What’s different on Fear?

We’ve been able to do a few things on Fear different to The Walking Dead. We really wanted the show to be distinct in terms of its overall tone and feel. We have a few of our iconic moments that people will remember and talk about.

The companion series is unique in that we’re not deep into the apocalypse. Because we’re earlier in the timeline, we have more human beings fighting for their lives, so we get to pepper in some great zombie gags in and amongst this great drama.

Fear also allows us to go a different direction with decomposition using the climate of where it’s set in LA. This will have a very different effect on our walkers than the landscape of Georgia on their decomposition.

What is the difference in basing inspiration from the comic versus creating something new?

They both have different challenges—I think having a graphic novel like The Walking Dead is great because you know it’s already a tried and true commodity. You know the successes of it and you’re able to emulate that. I think the biggest challenge with the companion series is that the visibility of the show and the inherent comparisons that will be made between the two shows are inevitable, but the truth of the matter is they are two different shows. Fear has a fingerprint that feels similar to the world we’ve created, just in a different timeframe, all coming about from the same event. There is a wide world out there to explore, which is what makes the companion series so exciting.

Do you think Fear will have similar success to The Walking Dead?

That’s a hard question to answer. If someone would have told me five years ago that we would have been shooting six years of The Walking Dead, I wouldn’t have known how to respond to that because we just do what we love to do. Every season we elevate the material and challenge ourselves.

Fear will have the same work ethic that we have on The Walking Dead, which is to continue to push the story forward and make meaningful drama in this fantastic genre backdrop that we all love so much.

I know a lot of people are very excited and I’ve had a tremendous number of fans respond very favorably to the fact that they get another bite at The Walking Dead apple starting in August. There is a genuine appetite for The Walking Dead universe while we are in hiatus. What better way to fill that time than with another Walking Dead show? Expectations are high; we have our work cut out for us because we don’t want to disappoint the fans.

Did you train the walkers in Fear, and will there be as many as in The Walking Dead?
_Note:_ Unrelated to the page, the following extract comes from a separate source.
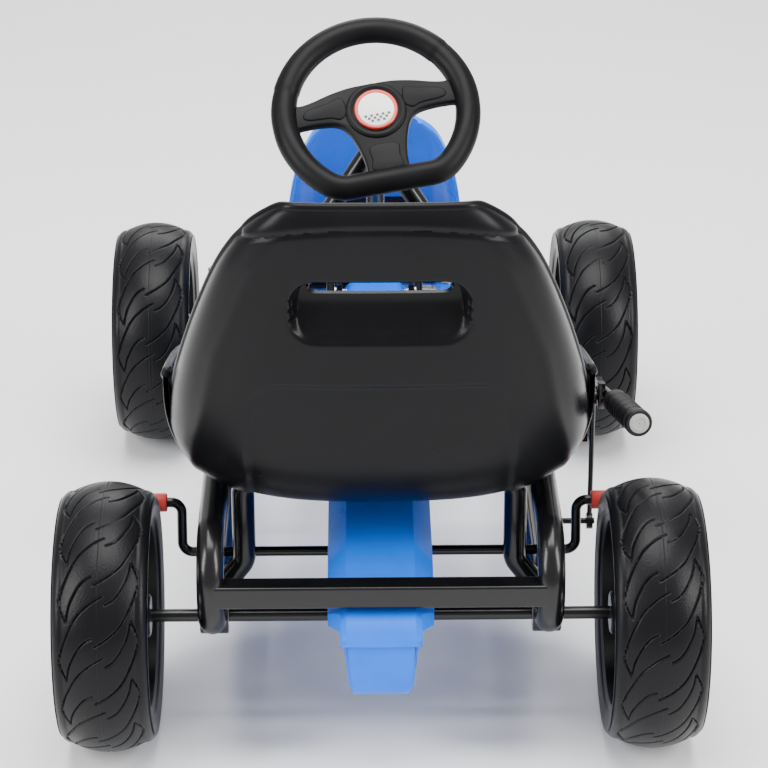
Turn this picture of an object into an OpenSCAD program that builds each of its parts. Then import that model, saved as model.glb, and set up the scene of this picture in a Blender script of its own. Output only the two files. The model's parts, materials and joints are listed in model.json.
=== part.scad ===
// Pedal go kart for a child: a tube frame, a bucket seat, a central chain drive,
// rack-free steering by two tie rods, and a hand brake on the rear tyres.
// +X is the rider's right, +Y is forward and +Z is up. The origin is on the floor,
// under the middle of the kart's length and width.

/* [Overall] */
// Distance from the rear axle to the front axle
wheelbase = 680; // [600:5:820]
// Distance between the middles of the left and right tyres
track = 502; // [470:2:620]
// Distance from the front axle to the front of the bumper
nose_reach = 173; // [150:1:210]

/* [Wheels] */
// Outer diameter of each tyre
tyre_d = 250; // [240:1:300]
// Width of each tyre
tyre_w = 86; // [70:1:104]
// How far the tread drops from its middle to its shoulder
tread_crown = 8.5; // [2:0.5:12]
// Radius of the tyre's shoulder
shoulder_r = 10; // [4:1:14]
// Diameter of the rim barrel that the tyre sits on
rim_d = 180; // [150:1:196]
// Thickness of the rim barrel and of its web
rim_wall = 4; // [3:0.5:6]
// Diameter of the wheel hub
hub_d = 40; // [30:1:48]
// Number of openings in the rim's web
rim_windows = 5; // [3:1:8]
// Diameter of the openings in the rim's web
rim_window_d = 34; // [16:1:38]
// Diameter of the rear axle and of the front stub axles
axle_d = 12; // [10:0.5:16]
// Radial clearance of a shaft that turns in its bush
shaft_gap = 0.05; // [0.02:0.01:0.1]

/* [Frame] */
// Diameter of the main frame tubes
rail_d = 25; // [20:0.5:28]
// Wall of the frame tubes
tube_wall = 2; // [1:0.25:3]
// Distance between the left and right frame tubes
rail_span = 308; // [280:1:316]
// Height of the lower end of each side loop above the floor
lower_rail_z = 131; // [126:1:140]
// Height of the floor rails ahead of the rear axle
floor_z = 96; // [90:1:98]
// Radius of the U-bend at the rear of each side loop
loop_r = 45; // [38:0.5:54]
// How far the middle of the U-bend lies behind the rear axle
loop_back = 10; // [0:1:14]
// Length of the side loops ahead of the rear axle
loop_reach = 392; // [360:1:420]
// Height and depth of the square rear cross bar
cross_bar = 22; // [16:1:24]
// Diameter of the thinner frame tubes
brace_d = 19; // [16:0.5:22]
// Diameter of the cup that holds each rear axle bush
cup_d = 34; // [32:1:44]
// Width of the cup that holds each rear axle bush
cup_w = 26; // [20:1:30]
// Height of the dropped middle of the front beam
beam_low_z = 112; // [104:1:118]
// Height of the raised ends of the front beam
beam_end_z = 164; // [158:1:170]

/* [Steering] */
// Distance between the two kingpins
kingpin_span = 359; // [350:1:372]
// Length of each kingpin sleeve
sleeve_len = 52; // [44:1:58]
// Length of the arm on each front knuckle
knuckle_arm = 64; // [52:1:70]
// Length of the arm at the foot of the steering column
pitman_arm = 25; // [22:1:28]
// Diameter of the steering column
column_d = 20; // [16:0.5:22]
// Width over the steering wheel's rim
wheel_w = 207; // [180:1:250]
// Thickness of the steering wheel's rim
grip_d = 26; // [20:0.5:30]
// Height of the steering wheel's middle
wheel_z = 501; // [480:1:530]
// Distance of the steering wheel's middle ahead of the rear axle
wheel_y = 340; // [320:1:360]
// Turn of the steering wheel on its column at rest, in degrees
wheel_clock = 11; // [-20:1:20]

/* [Drive] */
// Distance of the crank ahead of the rear axle
crank_reach = 530; // [510:1:540]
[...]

Yes, I am still the Dean of Zombie College. We had a mini zombie school in Vancouver, and it was important to have the continuity in terms of how we integrate the walkers into the show so we have Andy Schonberg who’s been on The Walking Dead for five years up there in Vancouver doing the SPFXMU. As far as numbers, you’ll have to wait and see on that one. It’s definitely something that begins and builds momentum. One of the things that is great about the first six episodes is the sense of enormity of the crisis. I’ll give the analogy of when someone comes home from a foreign country and they’ve been exposed to some bacteria and authorities want to quarantine them. You read about it on the news and on the Internet and it doesn’t become real until it’s someone you know, or a friend of a friend. Then it becomes the person that lives across the street, then the person down the hall. So there’s a very specific dramatic build that we have established in Fear that is more realistic to the world of this virus that seems to infect people.